This week the agro-commodities ETF DBA has dropped to 16.03, the lowest level since its creation in 2007. Is this bearish sequence a sign of more drops or will it find a bottom soon? In this post, we will discuss what to expect in agro-commodities.
DBA – New Record Lows
DBA is the largest agro ETF with a market value of $438,3MM, and an average traded volume of 364,157 in the last three months. Close to 65% of DBA’s basket includes Live Cattle, Sugar, Soybeans, Corn, and Cocoa.
Daily Range and Volume
In the daily chart, we observe that the last bearish internal cycle should end soon in the area between $16.01 and $15.81. Consider as a guidance that the price is falling and volume is below the average. This situation makes us suspect that the bear market is near to its end.

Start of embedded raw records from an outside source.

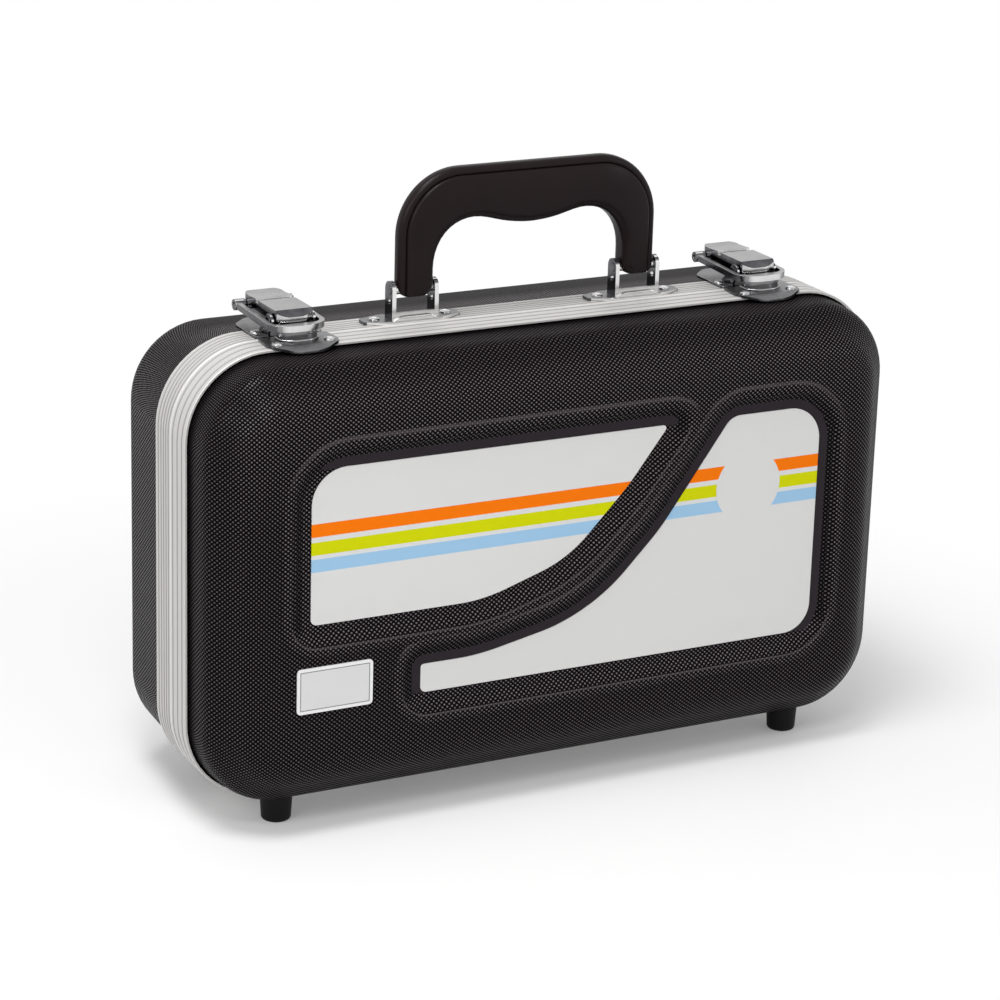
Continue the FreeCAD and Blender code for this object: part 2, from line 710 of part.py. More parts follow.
def loop(x):
    """Strap loop with rolled eyes, drawn over the keeper."""
    eye_y, eye_z = loop_pin()
    bar_y, bar_z = loop_bar()
    length = math.hypot(eye_y - bar_y, eye_z - bar_z)
    tilt = math.degrees(math.atan2(eye_z - bar_z, eye_y - bar_y))
    plan = loop_plan(0, -length - LOOP_STRAP / 2, 0)
    mouth = grown(loop_plan(0, -length - LOOP_STRAP / 2, LOOP_STRAP + OVER), -LOOP_STRAP)
    solid = extruded(plan, in_xy(-LOOP_TALL / 2), Vector(0, 0, LOOP_TALL))
    solid = solid.cut(extruded(mouth, in_xy(-LOOP_TALL), Vector(0, 0, 2 * LOOP_TALL)))
    solid.rotate(Vector(0, 0, 0), Vector(1, 0, 0), tilt)
    solid.translate(Vector(x, eye_y, eye_z))
    inner = LEVER_HALF_W + RUN_GAP
    outer = LOOP_HALF_W + EYE_OVER
    for low, high in ((x - outer, x - inner), (x + inner, x + outer)):
        solid = solid.fuse(rod(low, high, eye_y, eye_z, EYE_R))
    return solid.cut(rod(x - outer - OVER, x + outer + OVER, eye_y, eye_z, LATCH_PIN_R + RUN_FIT))


def keeper(x):
    """Bowed keeper plate that bends down in front, with a step and the hump under the loop."""
    rear_y = depth_y(FRONT, KEEPER_REAR)
    bend_y = depth_y(FRONT, VALANCE_DEPTH + KEEPER_BEND)
    front_y = depth_y(FRONT, VALANCE_DEPTH + KEEPER_OVERHANG)
    wide_y = (rear_y + front_y) / 2
    corners = [(x - KEEPER_REAR_HALF_W, rear_y, 0), (x + KEEPER_REAR_HALF_W, rear_y, 0),
               (x + KEEPER_HALF_W, wide_y, PLATE_CORNER_R),
               (x + KEEPER_FRONT_HALF_W, front_y + KEEPER_BOW, PLATE_CORNER_R),
               (x + KEEPER_NOSE_HALF_W, front_y, KEEPER_NOSE_R),
               (x - KEEPER_NOSE_HALF_W, front_y, KEEPER_NOSE_R),
               (x - KEEPER_FRONT_HALF_W, front_y + KEEPER_BOW, PLATE_CORNER_R),
               (x - KEEPER_HALF_W, wide_y, PLATE_CORNER_R)]
    section = [(rear_y, TOP_Z, 0), (rear_y, TOP_Z + KEEPER_T, 0), (bend_y, TOP_Z + KEEPER_T, 0),
               (front_y - OVER, TOP_Z + KEEPER_T - KEEPER_FALL, 0), (front_y - OVER, TOP_Z - KEEPER_FALL, 0),
               (bend_y, TOP_Z, 0)]
    half = KEEPER_HALF_W + OVER
    strip = extruded(section, in_yz(x - half), Vector(2 * half, 0, 0))
    rise = Vector(0, 0, 2 * KEEPER_T + KEEPER_FALL + 2 * OVER)
    solid = strip.common(extruded(corners, in_xy(TOP_Z - KEEPER_FALL - OVER), rise))
    bar_y = loop_bar()[0]
    nose = grown(loop_plan(x, bar_y - LOOP_STRAP / 2, bar_y + 4 * LOOP_BOW),
                 -LOOP_STRAP - RUN_GAP)
    hump_y = bar_y + LOOP_STRAP / 2 + RUN_GAP
    low_z = TOP_Z + KEEPER_T / 2
    half = LOOP_HALF_W
    hump = extruded(nose, in_xy(low_z), Vector(0, 0, HUMP_RISE + KEEPER_T / 2))
    hump = hump.common(box(x - half, x + half, hump_y - OVER, hump_y + HUMP_LENGTH, TOP_Z,
                           TOP_Z + KEEPER_T + HUMP_RISE))
    ledge = [(x - STEP_HALF_W, wide_y, 0), (x - STEP_HALF_W, hump_y, PLATE_CORNER_R),
             (x - STEP_HALF_W / 2, bar_y - STEP_AHEAD, KEEPER_NOSE_R / 2),
             (x + STEP_HALF_W / 2, bar_y - STEP_AHEAD, KEEPER_NOSE_R / 2),
             (x + STEP_HALF_W, hump_y, PLATE_CORNER_R), (x + STEP_HALF_W, wide_y, 0)]
    ledge = extruded(ledge, in_xy(low_z), Vector(0, 0, STEP_RISE + KEEPER_T / 2))
    return solid.fuse([ledge, hump]).removeSplitter()


def latch_rivets():
    """Rivets of both base plates, two beside each lever's ears."""
    y = depth_y(REAR, 3 * RIVET_R)
    reach = (LEVER_HALF_W + BASE_EAR_GAP + BASE_EAR_T + BASE_HALF_W) / 2
    return Part.makeCompound([rivet(x + side * reach, y, TOP_Z + BASE_T, 1)
                              for x in (-LATCH_X, LATCH_X) for side in (-1, 1)])


def keeper_rivets():
    """Rivets at both flares of each keeper."""
    y = depth_y(FRONT, VALANCE_DEPTH - RIVET_R)
    reach = KEEPER_FRONT_HALF_W - KEEPER_RIVET_IN
    return Part.makeCompound([rivet(x + side * reach, y, TOP_Z + KEEPER_T, 1)
                              for x in (-LATCH_X, LATCH_X) for side in (-1, 1)])


def handle_axis():
    """Y and Z of the handle's pins."""
    return depth_y(REAR, HANDLE_SETBACK), TOP_Z + PIVOT_RISE


def bracket_x():
    """Distance of each bracket's middle from the middle of the case."""
    return HANDLE_HALF_W - LEG_W / 2


def ear_offset():
    """Distance from a bracket's middle to the inside of each ear."""
    return LEG_W / 2 + EAR_SIDE_GAP


def handle():
    """Moulded handle with a swelling grip and two legs."""
    axis_y, axis_z = handle_axis()
    low_z = axis_z - LEG_BELOW_PIN
    top_z = axis_z + HANDLE_TOP
    inner_x = HANDLE_HALF_W - LEG_W
    swell_z = top_z - GRIP_DEPTH
    swell_x = GRIP_SWELL_SHARE * HANDLE_HALF_W
    knee_z = swell_z + (inner_x - swell_x) * math.tan(math.radians(GRIP_SLOPE_DEG))
    half = [(swell_x, swell_z, HANDLE_GRIP_R_SHARE * HANDLE_HALF_W),
            (inner_x, knee_z, HANDLE_INNER_R_SHARE * HANDLE_HALF_W),
            (inner_x, low_z, HANDLE_END_R), (HANDLE_HALF_W, low_z, HANDLE_END_R),
            (HANDLE_HALF_W, top_z, HANDLE_OUTER_R_SHARE * HANDLE_HALF_W)]
    corners = half + [(-x, z, radius) for x, z, radius in reversed(half)]
    edge = soft_bend((0, HANDLE_T), (0, 0), (HANDLE_T, 0), HANDLE_EDGE_R, BEND_CHORDS[1])
    stations = [(inset, lift) for lift, inset in edge]
    stations = sorted(stations, key=lambda station: station[1])
    stations += [(inset, HANDLE_T - lift) for inset, lift in reversed(stations)]
    wires = [rounded_wire(grown(corners, -inset), in_xz(axis_y - HANDLE_T / 2 + lift))
             for inset, lift in stations]
    solid = Part.makeLoft(wires, True, True)
    return solid.cut(rod(-HANDLE_HALF_W - OVER, HANDLE_HALF_W + OVER, axis_y, axis_z,
                         HANDLE_PIN_R + RUN_FIT))


def bracket(x):
    """Riveted plate with two upright ears and a low front lip."""
    axis_y, axis_z = handle_axis()
    y0 = depth_y(REAR, BRACKET_SET)
    middle_y = y0 + BRACKET_HALF_W
    end = BRACKET_HALF_W * BRACKET_END_SHARE
    flat = BRACKET_HALF_L * BRACKET_MIDDLE_SHARE
    full = BRACKET_HALF_W
    corners = [(x - BRACKET_HALF_L, middle_y - end, end / 2), (x - flat, middle_y - full, BRACKET_R),
               (x + flat, middle_y - full, BRACKET_R), (x + BRACKET_HALF_L, middle_y - end, end / 2),
               (x + BRACKET_HALF_L, middle_y + end, end / 2), (x + flat, middle_y + full, BRACKET_R),
               (x - flat, middle_y + full, BRACKET_R), (x - BRACKET_HALF_L, middle_y + end, end / 2)]
    solid = extruded(corners, in_xy(TOP_Z), Vector(0, 0, BRACKET_T))
    inner = ear_offset()
    for side in (-1, 1):
        near = x + side * inner
        start = min(near, near + side * EAR_T)
        upright = box(start, start + EAR_T, axis_y - EAR_DEPTH / 2, axis_y + EAR_DEPTH / 2,
                      TOP_Z + BRACKET_T / 2, axis_z)
        crown = rod(start, start + EAR_T, axis_y, axis_z, EAR_DEPTH / 2)
        solid = solid.fuse([upright, crown])
    front_y = axis_y - EAR_DEPTH / 2
    lip = box(x - inner, x + inner, front_y, front_y + BRACKET_T, TOP_Z + BRACKET_T / 2,
              TOP_Z + BRACKET_T + BRACKET_LIP)
    solid = solid.fuse(lip)
    reach = inner + EAR_T + OVER
    solid = solid.cut(rod(x - reach, x + reach, axis_y, axis_z, HANDLE_PIN_R + RUN_FIT))
    return solid.cut(rod(x - reach, x + reach, axis_y, axis_z - EAR_HOLE_DROP, EAR_HOLE_R))


def handle_pins():
    """Pins through the ears and the legs of the handle."""
    axis_y, axis_z = handle_axis()
    half = ear_offset() + EAR_T + RUN_GAP
    return Part.makeCompound([rod(x - half, x + half, axis_y, axis_z, HANDLE_PIN_R)
                              for x in (-bracket_x(), bracket_x())])


def bracket_rivets():
    """Two rivets on each bracket, outside its ears."""
    y = depth_y(REAR, BRACKET_SET) + BRACKET_HALF_W
    reach = (ear_offset() + EAR_T + BRACKET_HALF_L) / 2
    return Part.makeCompound([rivet(x + side * reach, y, TOP_Z + BRACKET_T, 1)
                              for x in (-bracket_x(), bracket_x()) for side in (-1, 1)])


def build():
    """Every sub-part of the case, by file name."""
    left_panel, right_panel = panel_outlines()
    return {
        "rear_shell": shell(REAR, BODY_DEPTH),
        "rear_valance": rear_valance(),
        "tray": tray(),
        "rear_feet": feet(REAR, REAR_FOOT_SETBACK, BODY_DEPTH),
        "hinge_body_leaves": hinge_leaves(REAR, 0),
        "hinge_pins": hinge_pins(),
        "hinge_body_rivets": hinge_rivets(REAR),
        "latch_base_left": latch_base(-LATCH_X),
        "latch_base_right": latch_base(LATCH_X),
        "latch_base_rivets": latch_rivets(),
        "fulcrum_pin_left": fulcrum_pin(-LATCH_X),
        "fulcrum_pin_right": fulcrum_pin(LATCH_X),
        "handle_bracket_left": bracket(-bracket_x()),
        "handle_bracket_right": bracket(bracket_x()),
        "handle_bracket_rivets": bracket_rivets(),
        "handle_pins": handle_pins(),
        "front_shell": front_shell(),
        "front_valance": front_valance(),
        "lid_pad": lid_pad(),
        "panel_left": panel_sheet(left_panel),
        "panel_right": panel_sheet(right_panel),
        "nameplate": nameplate(),
        "front_feet": feet(FRONT, FRONT_FOOT_SETBACK, LID_DEPTH),
        "hinge_lid_leaves": hinge_leaves(FRONT, 1),
        "hinge_lid_rivets": hinge_rivets(FRONT),
        "keeper_left": keeper(-LATCH_X),
        "keeper_right": keeper(LATCH_X),
        "keeper_rivets": keeper_rivets(),
        "lever_left": lever(-LATCH_X),
        "lever_right": lever(LATCH_X),
        "loop_pin_left": loop_pin_solid(-LATCH_X),
        "loop_pin_right": loop_pin_solid(LATCH_X),
        "loop_left": loop(-LATCH_X),
        "loop_right": loop(LATCH_X),
        "handle": handle(),
    }


def main():
    """Write one STEP file for each sub-part."""
    os.makedirs("parts", exist_ok=True)
    for name, shape in build().items():
        shape.exportStep(os.path.join("parts", name + ".step"))
        print(name, "solids", len(shape.Solids), "valid", shape.isValid(),
              "volume", round(shape.Volume, 1))


if __name__ == "__main__":
    main()
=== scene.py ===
"""Looks of the clarinet case: black shells in satin valances, striped panels, chrome latches.

Sizes in the classes are millimetres in the row frame: X along the case, Y from front to back, Z up.
"""

import cmath
import logging
import math
from collections.abc import Callable, Sequence
from dataclasses import dataclass
from enum import Enum

import bmesh
import bpy
from mathutils import Matrix, Vector


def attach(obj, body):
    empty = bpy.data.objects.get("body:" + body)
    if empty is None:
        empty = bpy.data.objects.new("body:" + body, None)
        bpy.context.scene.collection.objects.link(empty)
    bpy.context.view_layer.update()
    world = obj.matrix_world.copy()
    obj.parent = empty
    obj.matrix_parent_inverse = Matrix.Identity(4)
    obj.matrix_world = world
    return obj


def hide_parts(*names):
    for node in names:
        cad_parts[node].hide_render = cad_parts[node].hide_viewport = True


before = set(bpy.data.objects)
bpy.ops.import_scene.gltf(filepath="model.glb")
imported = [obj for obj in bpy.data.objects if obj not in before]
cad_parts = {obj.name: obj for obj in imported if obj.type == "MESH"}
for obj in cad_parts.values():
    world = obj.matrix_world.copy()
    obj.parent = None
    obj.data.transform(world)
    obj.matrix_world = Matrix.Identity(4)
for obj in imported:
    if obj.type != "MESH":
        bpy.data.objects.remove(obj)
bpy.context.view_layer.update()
LOG = logging.getLogger("clarinet_case")
MM = 0.001
SAME_PLACE = 0.01
LEAST_TURN = 1e-4

Corner = tuple[float, float, float]
Pair = tuple[float, float]
Colour = tuple[float, float, float]
Test = Callable[[Vector], bool]


class Side(Enum):
    """Halves of the case, by the way they face along Y."""

    FRONT = -1
    REAR = 1


class Plane(Enum):
    """Planes that outlines are drawn in, by the axis they face."""

    YZ = 0
    XZ = 1
    XY = 2

    def point(self, u: float, v: float, level: float) -> Vector:
        """Place of a drawn point, in metres.

        Args:
            u: First coordinate in the plane, in millimetres.
            v: Second coordinate in the plane, in millimetres.
            level: Height of the plane along its axis, in millimetres.

        Returns:
            The point in the row frame.
        """
        spots = {Plane.YZ: (level, u, v), Plane.XZ: (u, level, v), Plane.XY: (u, v, level)}
        return Vector(spots[self]) * MM

    def along(self, distance: float) -> Vector:
        """Step along the plane's axis, in metres, from a distance in millimetres."""
        step = Vector((0.0, 0.0, 0.0))
        step[self.value] = distance * MM
        return step


class Cut(Enum):
    """Ways in which one solid acts on another."""

    AWAY = "DIFFERENCE"
    ONTO = "UNION"
    SHARED = "INTERSECT"


def heading(start: Sequence[float], end: Sequence[float]) -> complex:
    """Unit direction from one drawn point to another."""
    way = complex(end[0] - start[0], end[1] - start[1])
    return way / abs(way)


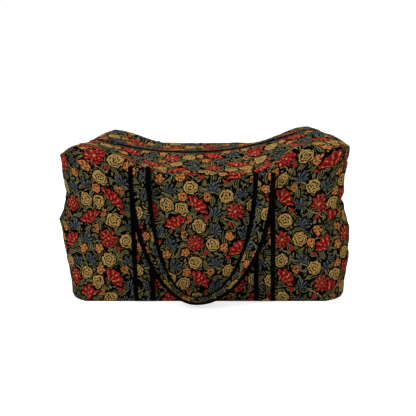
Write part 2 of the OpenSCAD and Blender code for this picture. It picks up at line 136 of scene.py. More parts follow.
class Paint:
    """A material and its nodes."""

    def __init__(self, name):
        self.material = bpy.data.materials.new(name)
        self.material.use_nodes = True
        self.tree = self.material.node_tree
        self.shader = self.tree.nodes["Principled BSDF"]

    def node(self, kind, settings=None, sockets=None, out=0):
        made = self.tree.nodes.new(kind)
        for key, value in (settings or {}).items():
            setattr(made, key, value)
        for key, value in (sockets or {}).items():
            self.put(made.inputs[key], value)
        return Wire(self, made.outputs[out])

    def put(self, socket, value):
        if isinstance(value, Wire):
            self.tree.links.new(value.socket, socket)
        else:
            socket.default_value = value

    def math(self, operation, *values):
        return self.node("ShaderNodeMath", {"operation": operation}, dict(enumerate(values)))

    def vector(self, operation, *values, scale=None, out=0):
        sockets = dict(enumerate(values))
        if scale is not None:
            sockets["Scale"] = scale
        return self.node("ShaderNodeVectorMath", {"operation": operation}, sockets, out)

    def blend(self, share, a, b):
        """Colour a where the share is 0 and colour b where it is 1."""
        sockets = {"Factor": share, 6: a, 7: b}
        return self.node("ShaderNodeMix", {"data_type": "RGBA"}, sockets, out=2)

    def blend_places(self, share, a, b):
        sockets = {"Factor": share, 4: a, 5: b}
        return self.node("ShaderNodeMix", {"data_type": "VECTOR"}, sockets, out=1)

    def step(self, low, high, value):
        """Rises smoothly from 0 at low to 1 at high."""
        sockets = {"Value": value, "From Min": low, "From Max": high}
        return self.node("ShaderNodeMapRange", {"interpolation_type": "SMOOTHSTEP"}, sockets)

    def noise(self, place, scale, detail=2.0, space="2D", out=0):
        sockets = {"Vector": place, "Scale": scale, "Detail": detail}
        return self.node("ShaderNodeTexNoise", {"noise_dimensions": space}, sockets, out)

    def split(self, place):
        parts = self.node("ShaderNodeSeparateXYZ", None, {0: place})
        outputs = parts.socket.node.outputs
        return Wire(self, outputs[0]), Wire(self, outputs[1])

    def finish(self, colour, roughness=None, height=None, depth=0.0, **constants):
        """Feeds the shader, with a bump of the given depth in metres."""
        self.put(self.shader.inputs["Base Color"], colour)
        if roughness is not None:
            self.put(self.shader.inputs["Roughness"], roughness)
        if height is not None:
            bump = self.node("ShaderNodeBump", None, {"Height": height, "Distance": depth})
            self.put(self.shader.inputs["Normal"], bump)
        for key, value in constants.items():
            self.put(self.shader.inputs[key.replace("_", " ")], value)
        return self.material

# %% [markdown]
# ## The shape of the bag
# The bag is a filled cloth box on a stiff base. Its front and back swell a little, its ends
# swell low down and have a level crease higher up, and its top sags between the seams. The
# CAD part lofts this from a few sizes. The same sizes and formulas stand here, so that a
# panel with a hundred times the points lies on the CAD panel. Lengths are in millimetres
# until the mesh is made.

# %% Sizes shared with the CAD part
BASE_LENGTH, BASE_DEPTH, CLOTH = 556.0, 270.0, 1.8
FRONT_HEIGHT, BACK_LIFT = 258.0, 27.0
FRONT_RISES, BACK_RISES, END_DROPS = (50.0, 51.0), (30.0, 36.0), (12.0, 16.0)
FRONT_LEFT_FROM, FRONT_RIGHT_FROM, FRONT_RIGHT_TO, BACK_FROM = 0.3, 0.36, 0.72, 0.42
END_BULGE, BULGE_TOP, SIDE_BULGE = 9.0, 0.5, 5.0
END_CREASE, CREASE_AT, CREASE_HALF = 12.0, 0.69, 0.15
END_SHOULDER, SIDE_SHOULDER, SHOULDER_POWER = 28.0, 3.0, 22
END_FOLD, FOLD_COUNT, SIDE_WAVE, WAVE_COUNT = 3.0, 2.5, 1.2, 3.2
LEAN, SLUMP, FOOT, SLIP, TOP_SAG = 11.0, 9.0, 6.0, 18.0, 5.0
LEAN_POWER, SLUMP_POWER, SLIP_POWER = 4, 1.8, 5
BACK_DRAW, DRAW_POWER = 0.12, 3
CORNER_LOW, CORNER_HIGH, CORNER_SWELL = 0.16, 0.06, 0.04
CORNER_POWER, CORNER_HIGH_POWER = 6, 8
ZIP_RADIUS, ZIP_RISE, ZIP_LEFT = 640.0, 17.6, 35.0
SLOT, TAPE_EDGE, TAPE_THICK, SEAT_MARGIN, SEAT_GAP = 15.0, 16.5, 0.8, 1.5, 0.25
COLUMN_COUNT, COLUMN_EVEN, TAB_COLUMNS = 26, 0.55, (3, 4)
FRONT, BACK, LEFT, RIGHT = -1, 1, -1, 1

# The slumped bag leans off its base, and the CAD part moves it this far to centre it
SHIFT_X = 2.089


def degrees_sin(angle):
    return np.sin(np.radians(angle))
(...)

Live Cattle and a Potential False Breakdown
The Live Cattle (LC) weekly chart shows that a bearish cycle ended at 94.3 level when the price bounced in five waves. The corrective sequence looks like the transition between wave 2 to 3. The last retracement developed by LC could end between 110.875 and 103.400. Is likely that price would make a false breakdown and start to bounce in five waves. The potential long-term target is at 141.625; it is 100% of the Fibonacci Expansion.
Remember that the price is not forced to move as our outlook indicates. The charts delivered corresponds to the Elliott Wave Theory application.